- SUPPLIED RECORDS:
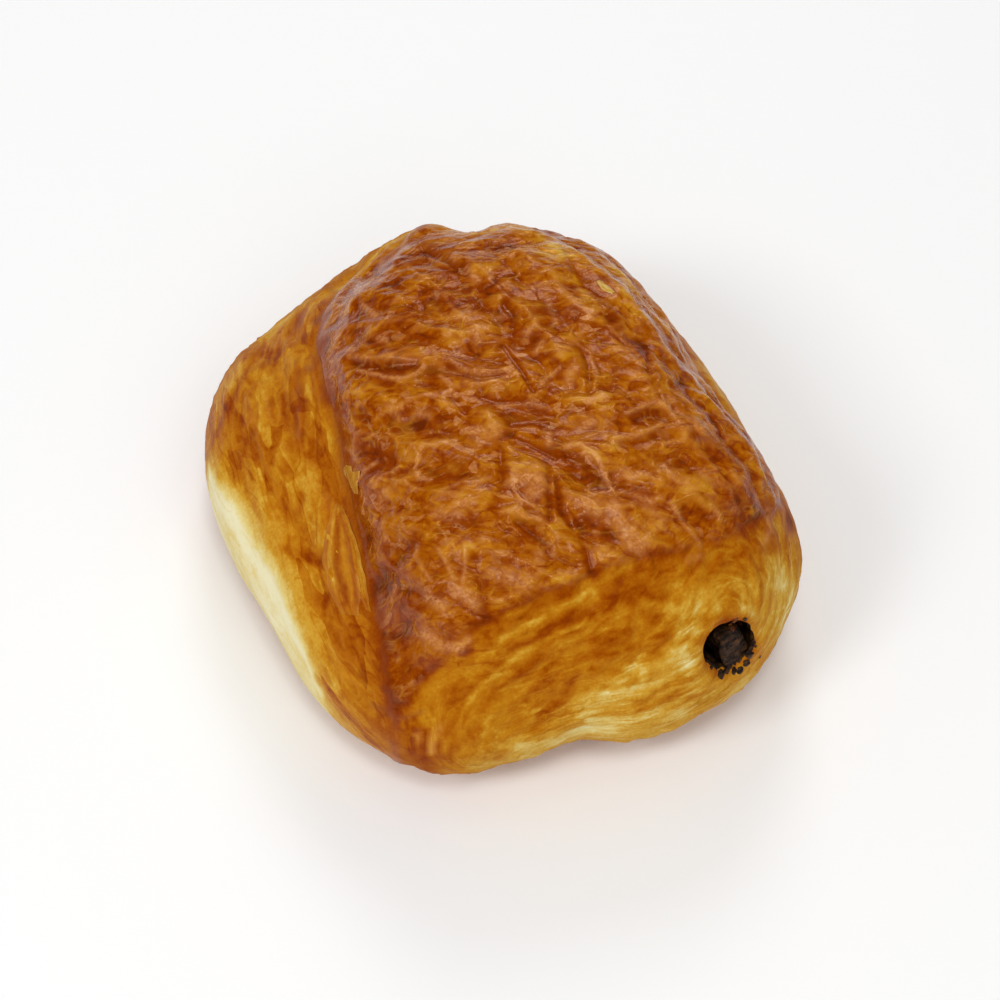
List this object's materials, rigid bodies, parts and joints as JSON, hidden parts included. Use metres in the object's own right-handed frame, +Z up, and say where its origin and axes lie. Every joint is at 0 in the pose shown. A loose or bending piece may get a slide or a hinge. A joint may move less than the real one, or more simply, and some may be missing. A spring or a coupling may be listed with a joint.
{
  "type": "pain au chocolat",
  "caption": "Baked pain au chocolat: a rolled laminated pastry with a glossy crumpled crust, a pale layered end and a dark chocolate baton showing at its end.",
  "frame": {"origin": "middle of the flat underside, under the middle of the whole pastry's box", "axes": "+Z up, +Y along the roll from the shown front end to the back end, +X towards the side with the broad crusted roll; the lower smooth shoulder lies at -X"},
  "size_m": [0.0858, 0.1026, 0.0449],
  "materials": {
    "baked_crust": "egg-washed baked laminated dough: glossy crumpled amber brown crust on top, golden sides and paler layered ends",
    "dark_chocolate": "dull dark baked chocolate with a rough melted and set surface"
  },
  "bodies": {
    "root": {"pastry": "baked_crust", "chocolate_stick": "dark_chocolate"}
  },
  "joints": []
}
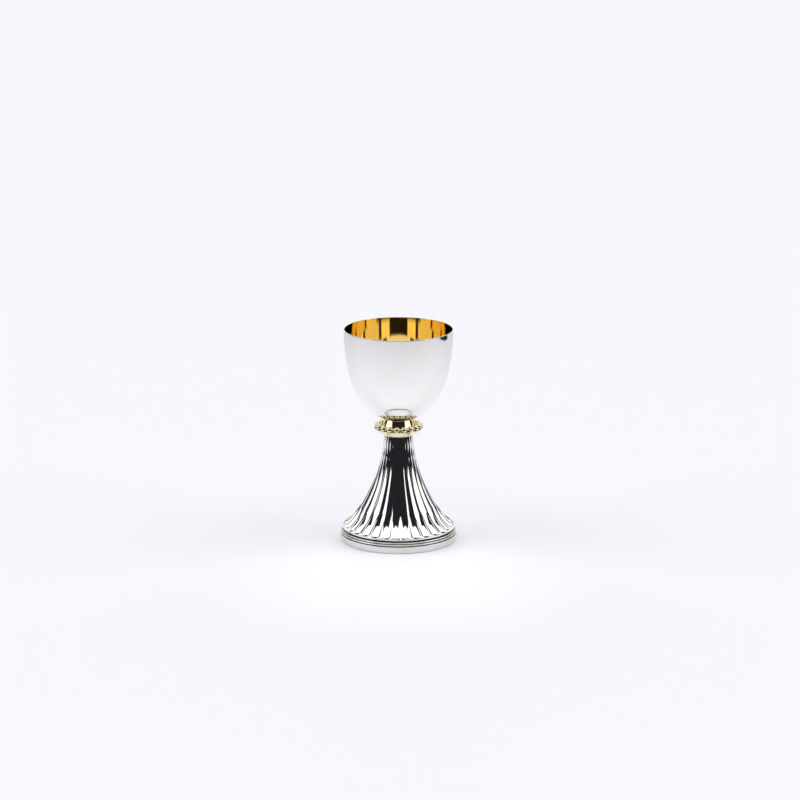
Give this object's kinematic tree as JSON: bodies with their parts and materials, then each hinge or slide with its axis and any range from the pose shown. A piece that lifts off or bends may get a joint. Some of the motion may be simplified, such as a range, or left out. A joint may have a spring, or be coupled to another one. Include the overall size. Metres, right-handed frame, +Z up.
{
  "type": "communion chalice",
  "caption": "Egg-shaped silver drinking bowl, gilt inside, on a beaded gilt knop and a fluted trumpet foot with a plain base band, held together by a stud and nut.",
  "frame": {"origin": "centre of the foot's underside, on the table", "axes": "+Z up along the chalice's axis, towards the lip; -Y is the front"},
  "size_m": [0.0878, 0.0878, 0.16],
  "materials": {
    "silver": "mirror-polished silver plate; the bowl is gilt inside",
    "gilt": "polished gilding",
    "brass": "turned, unpolished, hidden inside",
    "steel": "plain stainless, hidden inside"
  },
  "bodies": {
    "root": {"cup": "silver", "cup_boss": "brass", "stud": "steel", "knop_upper": "gilt", "knop_band": "gilt", "knop_beads": "gilt", "knop_lower": "gilt", "knop_core": "brass", "foot": "silver", "stem_plate": "brass", "foot_wire": "silver", "foot_moulding": "silver", "foot_rim": "silver", "foot_hoop": "silver"},
    "washer": {"washer": "steel"},
    "nut": {"nut": "brass"}
  },
  "joints": [
    {"name": "washer_drop", "type": "slide", "parent": "root", "child": "washer", "axis": [0, 0, -1], "range_m": [0, 0.009]},
    {"name": "nut_turn", "type": "hinge", "parent": "washer", "child": "nut", "pos_m": [0, 0, 0.075], "axis": [0, 0, -1], "range_deg": [0, 3241]}
  ],
  "couplings": [
    {"joint": "nut_turn", "follows": "washer_drop", "rad_per_m": 6283.2}
  ]
}
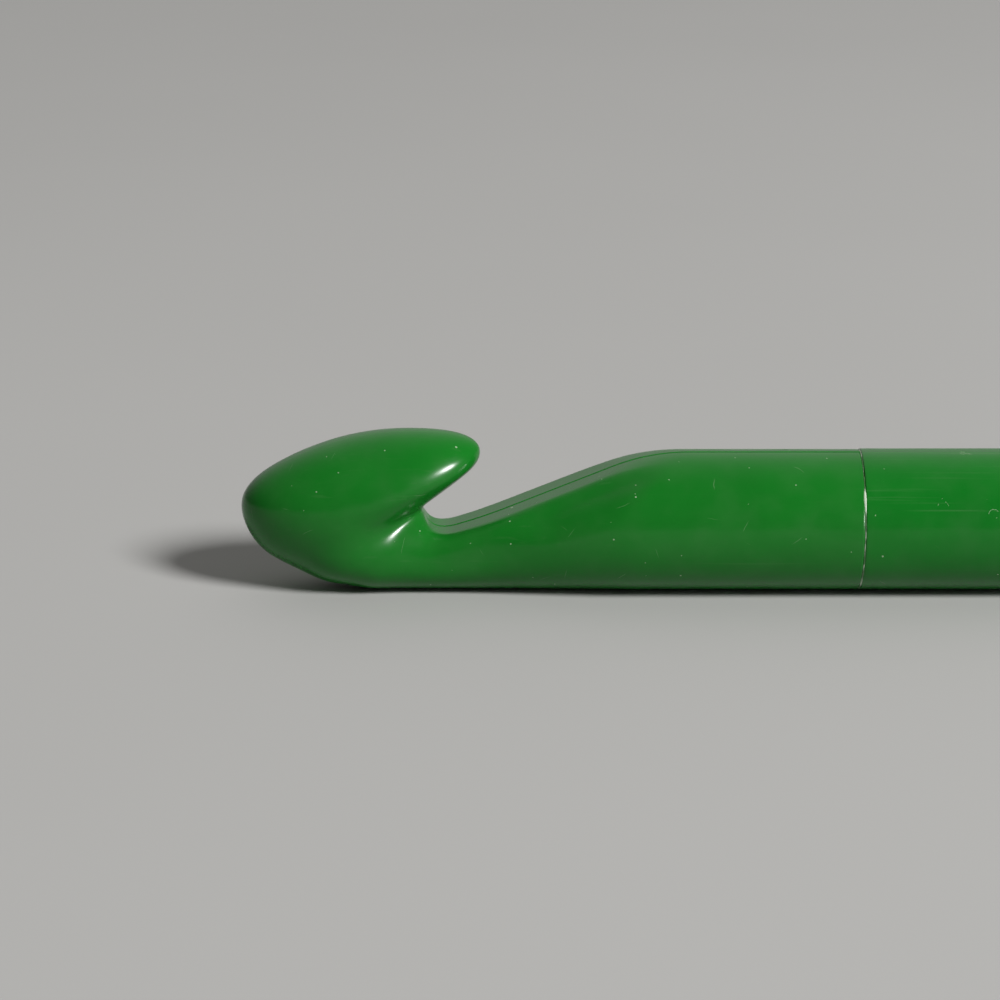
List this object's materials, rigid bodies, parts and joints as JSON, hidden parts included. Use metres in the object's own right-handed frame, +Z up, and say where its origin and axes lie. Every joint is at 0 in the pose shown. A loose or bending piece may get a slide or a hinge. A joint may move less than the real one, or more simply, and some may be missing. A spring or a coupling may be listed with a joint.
{
  "type": "crochet hook",
  "caption": "Jumbo plastic crochet hook: moulded head with raised lip and throat, hollow round shaft cemented to it, rounded end plug.",
  "frame": {"origin": "centre of the underside: midway between the nose and the plug's end face, on the plane the hook lies on", "axes": "+X from the hook's nose to the end plug, +Z up through the lip, +Y to the far side"},
  "size_m": [0.1799, 0.015, 0.0174],
  "materials": {
    "moulded_plastic": "smooth moulded gloss, light handling scratches",
    "extruded_plastic": "smooth extruded satin gloss, faint lengthwise draw lines and small nicks",
    "joint_cement": "dried cement, pale and slightly rough"
  },
  "bodies": {
    "root": {"hook_head": "moulded_plastic", "shaft_tube": "extruded_plastic", "end_plug": "moulded_plastic", "head_joint_cement": "joint_cement", "plug_joint_cement": "joint_cement"}
  },
  "joints": []
}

- THE EXERCISE:
Repeat the entries exactly, all of them.

- PROBLEM SOLUTION:
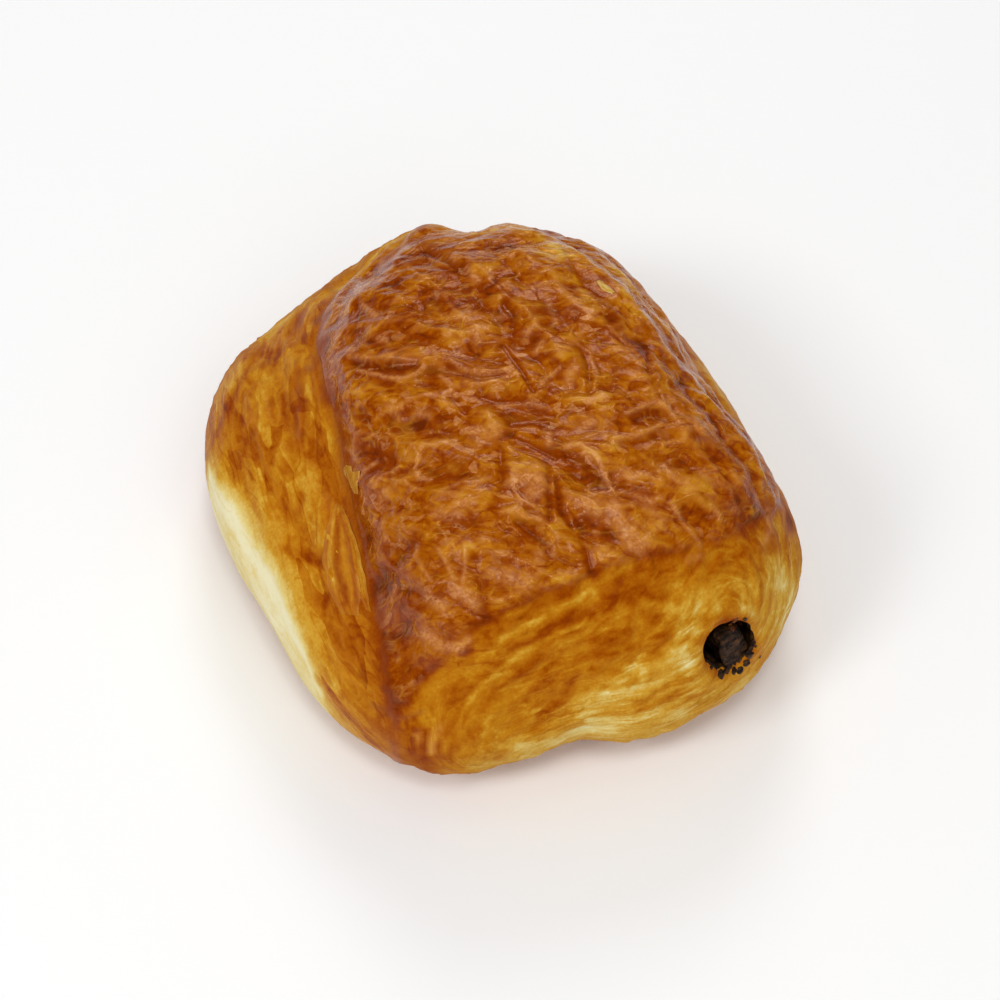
List this object's materials, rigid bodies, parts and joints as JSON, hidden parts included. Use metres in the object's own right-handed frame, +Z up, and say where its origin and axes lie. Every joint is at 0 in the pose shown. A loose or bending piece may get a slide or a hinge. A joint may move less than the real one, or more simply, and some may be missing. A spring or a coupling may be listed with a joint.
{
  "type": "pain au chocolat",
  "caption": "Baked pain au chocolat: a rolled laminated pastry with a glossy crumpled crust, a pale layered end and a dark chocolate baton showing at its end.",
  "frame": {"origin": "middle of the flat underside, under the middle of the whole pastry's box", "axes": "+Z up, +Y along the roll from the shown front end to the back end, +X towards the side with the broad crusted roll; the lower smooth shoulder lies at -X"},
  "size_m": [0.0858, 0.1026, 0.0449],
  "materials": {
    "baked_crust": "egg-washed baked laminated dough: glossy crumpled amber brown crust on top, golden sides and paler layered ends",
    "dark_chocolate": "dull dark baked chocolate with a rough melted and set surface"
  },
  "bodies": {
    "root": {"pastry": "baked_crust", "chocolate_stick": "dark_chocolate"}
  },
  "joints": []
}
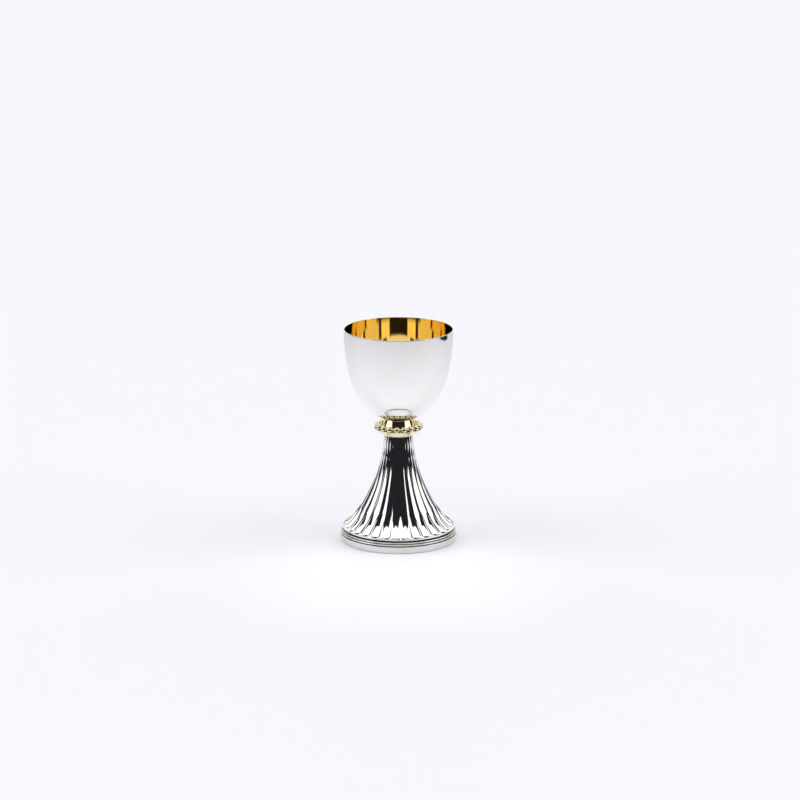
Give this object's kinematic tree as JSON: bodies with their parts and materials, then each hinge or slide with its axis and any range from the pose shown. A piece that lifts off or bends may get a joint. Some of the motion may be simplified, such as a range, or left out. A joint may have a spring, or be coupled to another one. Include the overall size. Metres, right-handed frame, +Z up.
{
  "type": "communion chalice",
  "caption": "Egg-shaped silver drinking bowl, gilt inside, on a beaded gilt knop and a fluted trumpet foot with a plain base band, held together by a stud and nut.",
  "frame": {"origin": "centre of the foot's underside, on the table", "axes": "+Z up along the chalice's axis, towards the lip; -Y is the front"},
  "size_m": [0.0878, 0.0878, 0.16],
  "materials": {
    "silver": "mirror-polished silver plate; the bowl is gilt inside",
    "gilt": "polished gilding",
    "brass": "turned, unpolished, hidden inside",
    "steel": "plain stainless, hidden inside"
  },
  "bodies": {
    "root": {"cup": "silver", "cup_boss": "brass", "stud": "steel", "knop_upper": "gilt", "knop_band": "gilt", "knop_beads": "gilt", "knop_lower": "gilt", "knop_core": "brass", "foot": "silver", "stem_plate": "brass", "foot_wire": "silver", "foot_moulding": "silver", "foot_rim": "silver", "foot_hoop": "silver"},
    "washer": {"washer": "steel"},
    "nut": {"nut": "brass"}
  },
  "joints": [
    {"name": "washer_drop", "type": "slide", "parent": "root", "child": "washer", "axis": [0, 0, -1], "range_m": [0, 0.009]},
    {"name": "nut_turn", "type": "hinge", "parent": "washer", "child": "nut", "pos_m": [0, 0, 0.075], "axis": [0, 0, -1], "range_deg": [0, 3241]}
  ],
  "couplings": [
    {"joint": "nut_turn", "follows": "washer_drop", "rad_per_m": 6283.2}
  ]
}
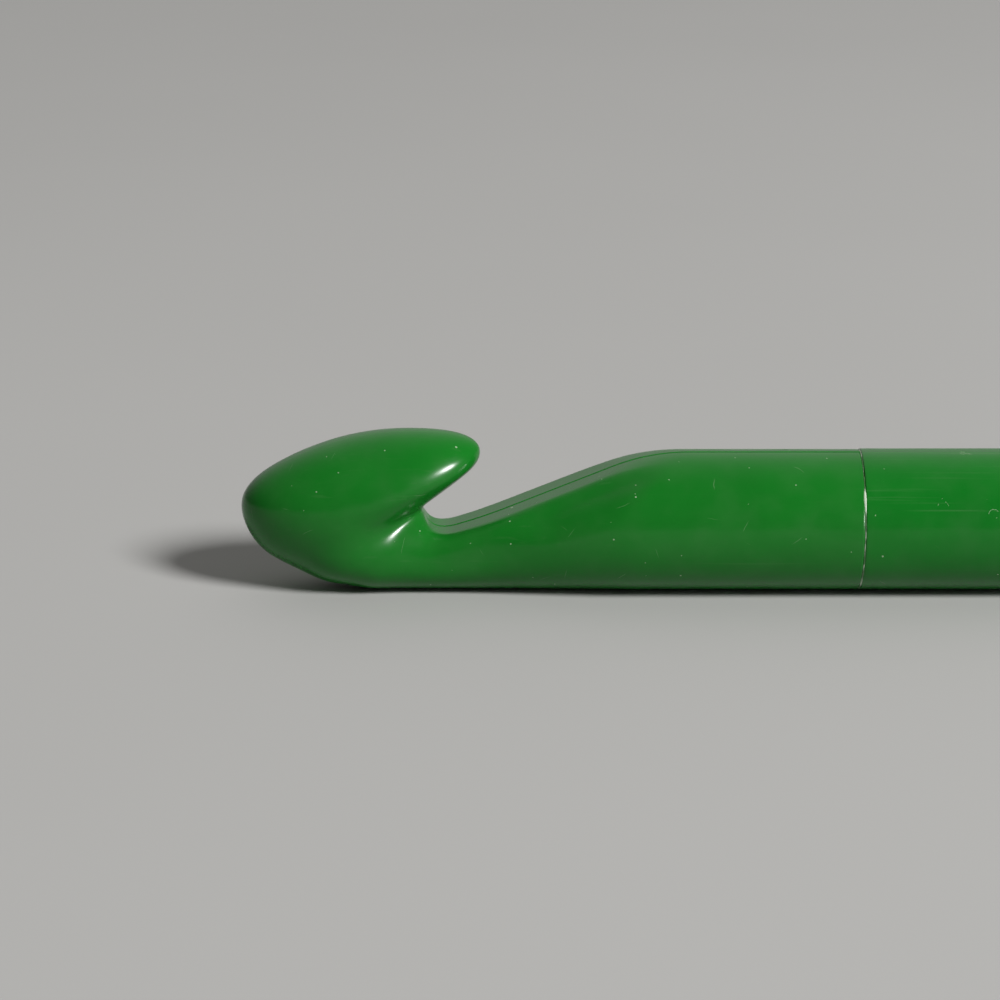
List this object's materials, rigid bodies, parts and joints as JSON, hidden parts included. Use metres in the object's own right-handed frame, +Z up, and say where its origin and axes lie. Every joint is at 0 in the pose shown. A loose or bending piece may get a slide or a hinge. A joint may move less than the real one, or more simply, and some may be missing. A spring or a coupling may be listed with a joint.
{
  "type": "crochet hook",
  "caption": "Jumbo plastic crochet hook: moulded head with raised lip and throat, hollow round shaft cemented to it, rounded end plug.",
  "frame": {"origin": "centre of the underside: midway between the nose and the plug's end face, on the plane the hook lies on", "axes": "+X from the hook's nose to the end plug, +Z up through the lip, +Y to the far side"},
  "size_m": [0.1799, 0.015, 0.0174],
  "materials": {
    "moulded_plastic": "smooth moulded gloss, light handling scratches",
    "extruded_plastic": "smooth extruded satin gloss, faint lengthwise draw lines and small nicks",
    "joint_cement": "dried cement, pale and slightly rough"
  },
  "bodies": {
    "root": {"hook_head": "moulded_plastic", "shaft_tube": "extruded_plastic", "end_plug": "moulded_plastic", "head_joint_cement": "joint_cement", "plug_joint_cement": "joint_cement"}
  },
  "joints": []
}